Dear Members of Parliament,
All of us have the right to live free from violence and abuse. Yet violence against women taints all of our communities throughout the United Kingdom; it is rife in England, Wales, Scotland and Northern Ireland.
Available data for 2015 shows that 123 women in the UK were known or suspected to have been killed by men. This means that one woman was killed every three days. Every three days: week in and week out. Families robbed of daughters, sisters, aunts. Children robbed of their mothers. 123 lives taken away and countless more destroyed by loss and grief. Meanwhile, a quarter of women experience domestic abuse in the UK – and those are just the cases that are reported.
Violence against women is a major social crisis. But we have within our grasp the opportunity to do more to protect women and girls. How? By ratifying the Council of Europe Convention on preventing and combating violence against women and domestic abuse – the Istanbul Convention.
The Istanbul Convention is the first international treaty to specifically make violence and abuse against women and girls illegal. It sets legal standards for tackling most forms of violence against women – physical, sexual, emotional or financial – as well as stalking, forced marriage and Female Genital Mutilation (FGM). Four years ago, the UK Government signed this historic Convention, signalling their commitment to ending violence against women – a beacon of hope for us all. But without ratification, the Convention is just a piece of paper.

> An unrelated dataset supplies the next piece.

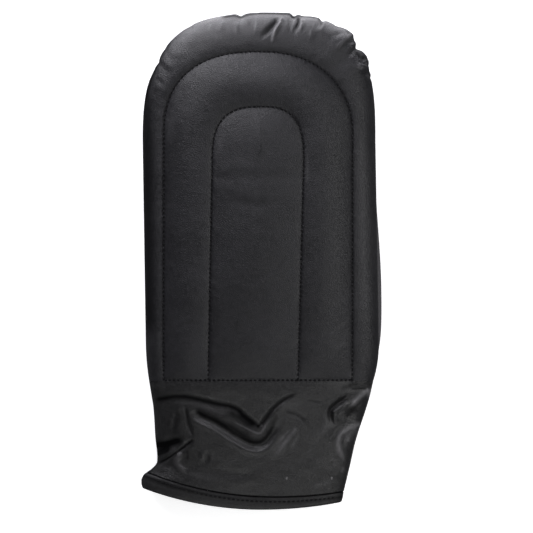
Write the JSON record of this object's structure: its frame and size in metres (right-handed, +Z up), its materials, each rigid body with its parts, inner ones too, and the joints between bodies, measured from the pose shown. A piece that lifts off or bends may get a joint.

Survivors need security, support, advice and counselling, provided by specialist services – like the services run by hundreds of Women’s Aid groups across the UK. These services, and the knowledge of their workers, give women and children the space and tools to rebuild healthy and independent lives. They provide specialist support and hope for tens of thousands of children experiencing domestic abuse, making sure their rights are protected and their voices are heard. Often, these services are run by survivors themselves – women who know what it means to leave an abusive partner. They are experts, providing the best service possible to those who come to them for help, and demand for their help remains sky-high. The Istanbul Convention makes access to these specialist services a right.
But in the UK, these life-saving services are at risk, and in some places are in crisis. Weakened by funding cuts, for many their futures are uncertain. Insecure funding is the single most important concern for services nationwide.
On the 16th of December, Members of Parliament have an incredible opportunity to change this – to make history, and to save lives. We are asking you to seize it. If 100 MPs attend the Second Reading debate of the Private Members Bill on the Istanbul Convention, we will be one step closer to ratifying it.
We stand united in asking you, as Members of Parliament and as representatives of women victims and survivors everywhere, to attend this debate on the 16th of December. Protect these life-saving services and the women and children that depend on them.